Other Desert Cities — You’ll Laugh, You’ll Cry

desertFA case could easily be made that there are too many plays about too many privileged white people bemoaning their fate in too many tastefully decorated rooms. The line from Chekov to Philadelphia Story to Gurney’s Dining Room to Albee’s The Goat is really a study in white privilege burdened by ever-increasing cynicism and mounting absurdity. The current offering upstairs at Warren’s 2nd Story Theatre is certainly no different, but Jon Robin Baitz’s Other Desert Cities at least has enough of a soul to turn the mirror on itself often enough for us to drum up compassion for a family that seems marginally more concerned about their own consciences than their tennis game.

The Wyeth clan are, of course, very rich and very white, ensconced in their California digs funded by Hollywood money. Vince Petronio and Sharon Carpentier are fantastic as Lyman and Polly, friends of Ronnie Reagan and that particular breed of West Coast conservative that would seem quaint if it weren’t still dangerous. Their children, Trip (a casually nuanced Ara Boghigian) and Brooke (Rachel Morris, running on all cylinders in a cast that keeps up the pressure) have the usual maladies – depression, ennui, anger toward their parents, and a sibling lost to apparent suicide. Polly’s sister Silda, the aunt you can confide in, is, of course, battling alcoholism (in these families, the only difference between those battling addiction and those who aren’t seems to be whether or not you attend all those 12-step meetings). Brooke has returned from the East Coast to drop a bombshell. She plans to release her memoirs (aided on the sly by Aunt Silda) and call out her more or less famous folks as abusive parents who drove her departed brother to his suicide. And hilarity ensues.

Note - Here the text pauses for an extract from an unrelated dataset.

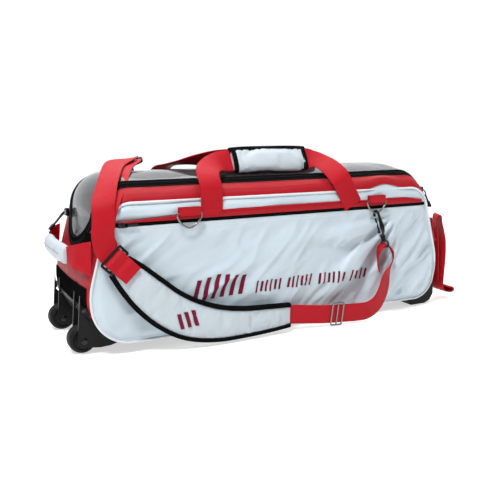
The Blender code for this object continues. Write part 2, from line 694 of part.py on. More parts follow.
def ring_path(x, y, z, drop):
    """Rounded triangle in a plane of constant y: its bar on top, its tip below (drop < 0: up)."""
    path = [Vector((x - RING_HALF, y, z)), Vector((x, y, z)), Vector((x + RING_HALF, y, z))]
    for k in range(1, 12):
        angle = math.pi * k / 12
        out = math.copysign(abs(math.cos(angle)) ** 1.25, math.cos(angle))
        path.append(Vector((x + RING_HALF * out, y,
                            z - drop * (0.10 + 0.90 * math.sin(angle) ** 1.25))))
    return path


def tab_path(y, z, side, rise):
    """Webbing folded round a ring's bar; rise is the way the tab runs from the bar (+1 up)."""
    fold, legs = 0.0032, (0.0115, 0.0060)
    path = [(y + side * fold, z + rise * leg) for leg in legs]
    for k in range(7):
        angle = math.pi * k / 6
        path.append((y + side * fold * math.cos(angle), z - rise * fold * math.sin(angle)))
    return path + [(y - side * fold, z + rise * leg) for leg in reversed(legs)]


def make_rings():
    for depth, side in (("front", -1), ("rear", 1)):
        for end, x in (("left", -RING_X), ("right", RING_X)):
            up = depth == "rear" and end == "left"
            y = side * RING_BAR_Y
            z = RING_BAR_Z - (RING_SINK if up else 0.0)
            drop = -RING_DROP if up else RING_DROP
            hinge = Vector((x, y, z))
            add_node(f"d_ring_{depth}_{end}", tube(ring_path(x, y, z, drop), WIRE, 8, True),
                     "steel", hinge)
            points = [Vector((x, py, pz)) for py, pz in tab_path(y, z, side, -1 if up else 1)]
            across = [Vector((1.0, 0.0, 0.0))] * len(points)
            add_node(f"ring_tab_{depth}_{end}", ribbon(points, across, TAB_WIDTH, TAB_THICK),
                     "red_web")


def hook_frame(end_point, aim, out):
    """Matrix with its origin in the jaw, -Z along aim to the webbing eye, Y across the jaw."""
    back = -aim.normalized()
    across = (out - back * out.dot(back)).normalized()
    rotation = Matrix((across.cross(back), across, back)).transposed().to_4x4()
    return Matrix.Translation(end_point) @ rotation


def make_hook(name, place, web_across):
    """Snap hook: a bent spine with a swivelling webbing eye, and a straight sprung gate."""
    bend = 0.0063
    frame = place @ Matrix.Scale(HOOK_SCALE, 4)
    swivel = math.atan2(web_across.dot(place.col[1].xyz), web_across.dot(place.col[0].xyz))
    turned_eye = frame @ Matrix.Rotation(swivel, 4, "Z")
    spine = [Vector((0.0, 0.0, -0.0400)), Vector((0.0, bend * 0.6, -0.0350)),
             Vector((0.0, bend, -0.0290)), Vector((0.0, bend, -0.0150)),
             Vector((0.0, bend, -0.0020))]
    for k in range(9):
        angle = math.pi * k / 8
        spine.append(Vector((0.0, bend * math.cos(angle), bend * math.sin(angle))))
    spine.append(Vector((0.0, -bend, -0.0030)))
    body = add_node(name + "_body", moved(tube(spine, 0.0019, 8), frame), "steel")
    collar = turned([(0.0, -0.0490), (0.0042, -0.0490), (0.0046, -0.0470), (0.0046, -0.0400),
                     (0.0034, -0.0370), (0.0, -0.0370)], Vector((0.0, 0.0, 0.0)), "Z", 16)
    join_to(body, name + "_collar", moved(collar, frame))
    half = [(0.0, -0.0500), (0.0222, -0.0500), (0.0235, -0.0528), (0.0235, -0.0582),
            (0.0222, -0.0610), (0.0, -0.0610)]
    eye = [Vector((x, 0.0, z)) for x, z in half + [(-x, z) for x, z in reversed(half[1:-1])]]
    join_to(body, name + "_eye", moved(tube(eye, 0.0017, 8, True), turned_eye))
    pivot = Vector((0.0, -bend, -0.0300))
    gate = tube([Vector((0.0, -bend, -0.0330)), Vector((0.0, -bend, -0.0200)),
                 Vector((0.0, -bend, -0.0062))], 0.0017, 8)
    add_node(name + "_gate", moved(gate, frame), "steel", frame @ pivot)


def moved(bm, matrix):
    bmesh.ops.transform(bm, matrix=matrix, verts=bm.verts)
    return bm


HOOK_SCALE = 1.1
FRONT_HOOK = hook_frame(Vector((RING_X, -RING_BAR_Y - 0.0008, RING_BAR_Z - RING_DROP - 0.0022)),
                        Vector((0.16, -0.32, -1.0)), Vector((0.0, -1.0, 0.0)))
FRONT_EYE = Vector((0.40, 0.92, -0.08))   # the way the webbing lies in each hook's eye
REAR_HOOK = hook_frame(Vector((-RING_X - 0.0012, RING_BAR_Y + 0.0010,
                               RING_BAR_Z - RING_SINK + RING_DROP + 0.0021)),
                       Vector((-0.26, -0.31, 0.70)), Vector((0.0, 1.0, 0.0)))
REAR_EYE = Vector((0.95, -0.10, 0.30))


def three_bar(name, centre, along, across, finish, length=0.046, height=0.026):
    """Flat strap slider: a frame with a middle bar, lying in the plane of along and across."""
    face = along.cross(across).normalized()
    thick, rim, half_bar = 0.0026, 0.0030, 0.0016
    frame = Matrix((across, along, face)).transposed().to_4x4()
    frame = Matrix.Translation(centre) @ frame
    plate = block((-length / 2, -height / 2, -thick / 2), (length / 2, height / 2, thick / 2),
                  0.0009, 1)
    body = add_node(name, moved(plate, frame), finish)
    for i, side in enumerate((-1, 1)):
        low, high = sorted((side * half_bar, side * (height / 2 - rim)))
        slot = block((-length / 2 + rim, low, -thick), (length / 2 - rim, high, thick))
        join_to(body, f"{name}_slot_{i}", moved(slot, frame), operation="DIFFERENCE")


UPPER_ROUTE = [  # rear hook, over the lid and the front corner, down to the slider
    (-0.2240, 0.1087, 0.3176, 0.93, -0.15, 0.25), (-0.2420, 0.0750, 0.3195, 0.90, -0.35, 0.05),
    (-0.2740, 0.0330, 0.3150, 0.94, 0.20, 0.0), (-0.2960, -0.0150, 0.3085, 0.94, 0.30, 0.14),
    (-0.3150, -0.0620, 0.2985, 0.92, 0.28, 0.30), (-0.3330, -0.1020, 0.2820, 0.90, 0.22, 0.38),
    (-0.3460, -0.1290, 0.2600, 0.94, 0.10, 0.30), (-0.3490, -0.1380, 0.2330, 1.0, 0.0, 0.12),
    (-0.3510, -0.1400, 0.2060, 1.0, 0.0, 0.05), (-0.3460, -0.1405, 0.1850, 0.90, 0.0, 0.40),
    (-0.3390, -0.1410, 0.1750, 0.80, 0.0, 0.60),
]
LOWER_ROUTE = [  # pad to the metal slider
    (0.0060, -0.1490, 0.0330, 0.0, 0.10, -1.0), (0.0350, -0.1530, 0.0300, 0.0, 0.12, -1.0),
    (0.0650, -0.1590, 0.0275, 0.0, 0.14, -1.0), (0.0790, -0.1615, 0.0268, 0.0, 0.15, -1.0),
]
FRONT_ROUTE = [  # metal slider, up the loose bend, through the front hook's eye and back down
    (0.1070, -0.1650, 0.0258, 0.0, 0.15, -1.0), (0.1400, -0.1700, 0.0250, 0.0, 0.16, -1.0),
    (0.1620, -0.1722, 0.0268, 0.15, 0.15, -0.98), (0.1830, -0.1715, 0.0375, 0.50, 0.20, -0.85),
    (0.1985, -0.1690, 0.0570, 0.78, 0.30, -0.50), (0.2095, -0.1640, 0.0790, 0.88, 0.42, -0.20),
    (0.2205, -0.1595, 0.0985, 0.75, 0.60, -0.05), (0.2280, -0.1610, 0.1180, 0.66, 0.74, 0.0),
    (0.2245, -0.1615, 0.1370, 0.50, 0.86, 0.0), (0.2165, -0.1600, 0.1480, 0.42, 0.90, 0.0),
    (0.2091, -0.1573, 0.1521, 0.40, 0.92, -0.08), (0.2015, -0.1548, 0.1470, 0.42, 0.90, -0.05),
    (0.1970, -0.1535, 0.1330, 0.50, 0.86, 0.0), (0.1965, -0.1535, 0.1150, 0.60, 0.78, 0.0),
    (0.2000, -0.1542, 0.1010, 0.62, 0.78, 0.0),
]
PAD_ROUTE = [  # centre line of the shoulder pad, then its width
    (-0.3270, -0.1450, 0.1580, 0.046), (-0.3060, -0.1465, 0.1350, 0.060),
    (-0.2790, -0.1480, 0.1060, 0.070), (-0.2450, -0.1490, 0.0760, 0.074),
    (-0.2050, -0.1510, 0.0530, 0.074), (-0.1550, -0.1535, 0.0395, 0.066),
    (-0.1000, -0.1530, 0.0345, 0.057), (-0.0500, -0.1510, 0.0335, 0.052),
    (-0.0050, -0.1490, 0.0335, 0.046),
]


def make_shoulder_strap():
    for name, route, thick in (("strap_upper_web", UPPER_ROUTE, 0.0040),
                               ("strap_lower_web", LOWER_ROUTE, WEB_THICK),
                               ("strap_front_web", FRONT_ROUTE, WEB_THICK)):
        path = smooth_path([row[:3] for row in route], 3)
        across = smooth_path([row[3:] for row in route], 3)
        add_node(name, ribbon(path, across, STRAP_WEB, thick), "red_web")
    path = smooth_path([row[:3] for row in PAD_ROUTE], 2)
    widths = [row[0] for row in smooth_path([(row[3], 0.0, 0.0) for row in PAD_ROUTE], 2)]
    outer = []
    for i, here in enumerate(path):
        along = (path[min(i + 1, len(path) - 1)] - path[max(i - 1, 0)]).normalized()
        face = Vector((0.0, -1.0, 0.0))
        up = face.cross(along).normalized()
        loop = flat_loop(here, up, face, widths[i] / 2, 0.0058, 4.0, 12)
        outer.append(loop)
    bm = bmesh.new()
    rings = [[bm.verts.new(p) for p in loop] for loop in outer]
    for one, two in zip(rings, rings[1:]):
        for j in range(12):
            bm.faces.new((one[j], one[(j + 1) % 12], two[(j + 1) % 12], two[j]))
    bm.faces.new(rings[0])
    bm.faces.new(list(reversed(rings[-1])))
    add_node("shoulder_pad", bm, "white_nylon")
    along = Vector((0.69, 0.0, -0.72)).normalized()
    three_bar("strap_slider", Vector((-0.3350, -0.1450, 0.1705)), along,
              Vector((0.72, 0.0, 0.69)).normalized(), "black_plastic", height=0.022)
    along = Vector((1.0, -0.10, -0.03)).normalized()
    across = Vector((0.0, 0.15, -1.0))
    across = (across - along * across.dot(along)).normalized()
    three_bar("strap_adjuster", Vector((0.0930, -0.1633, 0.0262)), along, across, "steel",
              height=0.024)


# Zip sliders and pulls

def make_zips():
    """Each slider is a small saddle; its pull is a rounded tab on a hinge."""
    ends = (("left", -1, 0.078, Vector((-0.0062, 0.0, 0.0016)), -42),
            ("right", 1, -0.088, Vector((0.0078, -0.0042, 0.0006)), -30))
    for name, side, y, offset, tilt in ends:
        spot = skin_point(side * zip_s(y), y) + offset
        slider = block((-0.0032, -0.0055, -0.0075), (0.0032, 0.0055, 0.0075), 0.0015, 2)
        add_node("main_zip_slider_" + name, moved(slider, Matrix.Translation(spot)), "steel", spot)
        hinge = spot + Vector((side * 0.0058, 0.0, 0.0))
        hang = Matrix.Translation(hinge) @ Matrix.Rotation(side * math.radians(tilt), 4, "Y")
        pull = block((-0.0010, -0.0045, -0.0420), (0.0010, 0.0045, -0.0005), 0.0009, 1)
        add_node("main_zip_pull_" + name, moved(pull, hang), "steel", hinge)
    x, z = POCKET_SLIDER_X, POCKET_ZIP_Z
    slider = block((x - 0.0060, -0.1338, z - 0.0045), (x + 0.0060, -0.1309, z + 0.0045), 0.001, 1)
    add_node("pocket_zip_slider", slider, "steel")
    pull = block((x + 0.002, -0.1352, z - 0.0035), (x + 0.028, -0.1341, z + 0.0035), 0.0004, 1)
    add_node("pocket_zip_pull", pull, "steel", Vector((x + 0.002, -0.1345, z)))


def zip_s(y):
    """Distance s at which the zip crosses depth y on the right-hand tip."""
    middle = (TAPE_IN + BINDING_OUT) / 2
    straight = s_at_height(LID_TIP_Z) - TIP_LENGTH
    share = abs(y) / (LID_HALF + middle)
    return straight + (TIP_LENGTH + middle) * math.sqrt(1 - share ** 2)


clear_scene()
BAG_FRAME = bpy.data.objects.new("bag_frame", None)
bpy.context.collection.objects.link(BAG_FRAME)
BAG_FRAME.location = FRAME_SHIFT
make_side_panels()
make_bands()
make_end_panels()
make_bottom()
make_lid()
make_pocket()
make_wheels()
make_skid()
make_handles()
make_grab_handles()
make_tow_strap()
make_rings()
make_hook("front_hook", FRONT_HOOK, FRONT_EYE)
make_hook("rear_hook", REAR_HOOK, REAR_EYE)
make_shoulder_strap()
make_zips()
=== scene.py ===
"""Looks of the rolling bowling bag: sewn cloth, webbing, pads, zips, hardware, stage and camera.

Lengths are metres in the bag's own frame: x along the bag from the wheels to the tow strap, y from
the front to the rear, z up from the floor. SHIFT moves each finished piece to where the frame is.
"""

import math

import bmesh
import bpy
from mathutils import Matrix, Vector, noise


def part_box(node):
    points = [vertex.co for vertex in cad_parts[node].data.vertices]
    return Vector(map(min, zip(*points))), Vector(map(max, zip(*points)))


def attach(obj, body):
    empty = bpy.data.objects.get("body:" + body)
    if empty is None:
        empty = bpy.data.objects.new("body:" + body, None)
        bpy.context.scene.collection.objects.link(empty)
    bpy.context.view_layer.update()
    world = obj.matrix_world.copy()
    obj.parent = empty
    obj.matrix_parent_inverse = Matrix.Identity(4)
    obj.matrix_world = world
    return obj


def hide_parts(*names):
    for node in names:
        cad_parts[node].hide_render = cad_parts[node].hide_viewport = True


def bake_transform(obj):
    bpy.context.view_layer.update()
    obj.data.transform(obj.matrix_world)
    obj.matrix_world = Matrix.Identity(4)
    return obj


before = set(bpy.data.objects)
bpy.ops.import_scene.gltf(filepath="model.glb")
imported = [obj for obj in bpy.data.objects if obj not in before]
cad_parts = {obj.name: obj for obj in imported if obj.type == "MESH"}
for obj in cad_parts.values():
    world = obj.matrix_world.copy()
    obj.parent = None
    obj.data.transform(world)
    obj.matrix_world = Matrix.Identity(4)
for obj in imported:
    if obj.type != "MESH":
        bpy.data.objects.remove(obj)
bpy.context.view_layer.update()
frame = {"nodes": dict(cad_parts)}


def middle(node):
    """Middle of a node's box."""
    low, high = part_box(node)
    return (low + high) / 2


SHIFT = Vector((middle("ball_cup_middle").x, middle("ball_cup_middle").y, 0.0))


def local(node):
    """A node's box in the bag's own frame: its lowest and highest corners."""
    low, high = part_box(node)
    return low - SHIFT, high - SHIFT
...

Desert Cities is, actually, quite funny and deceivingly so for a script that gets quite dark and laden in metaphors about the deserts of Iraq and Afghanistan and the self-imposed existential exile of Palm Springs. Like many playwrights today, Baitz has a footlocker full of punchlines in search of jokes and the Wyeths are generally quip machines, armed to the teeth with repartee that seems custom built for sitcom television. That humor is essential, though, to lighten what would be something of a slog as the matter of Brooke’s incendiary manuscript threatens to tear the family apart. The questions become larger than simply outing some misguided old-school patriarchs and we explore what Baitz terms the “consequences of art over life.”

In lesser hands, the jokes would prevail and we would cease to care about any of the Wyeths. Ed Shea and cast, however, carry the script to somewhere higher than the sum of its parts. For all of our laughter, we are deeply moved not only by the twists of the storyline but the increasing shift in balance between the ostensible champions of free speech and truth and those who would seem to be shallow vessels of oppression. Sharon Carpentier continues to own the stage at 2nd Story whether she’s upstairs or downstairs, but Joanne Fayan’s Silda is a standout and Vince Petronio brings the house to tears as Desert Cities unravels on itself. Ed Shea directs in the round with an effortless air, trusting the actors to compel us to watch even as their back is turned. Other Desert Cities may be another shade of white, but here, it’s the thought that counts.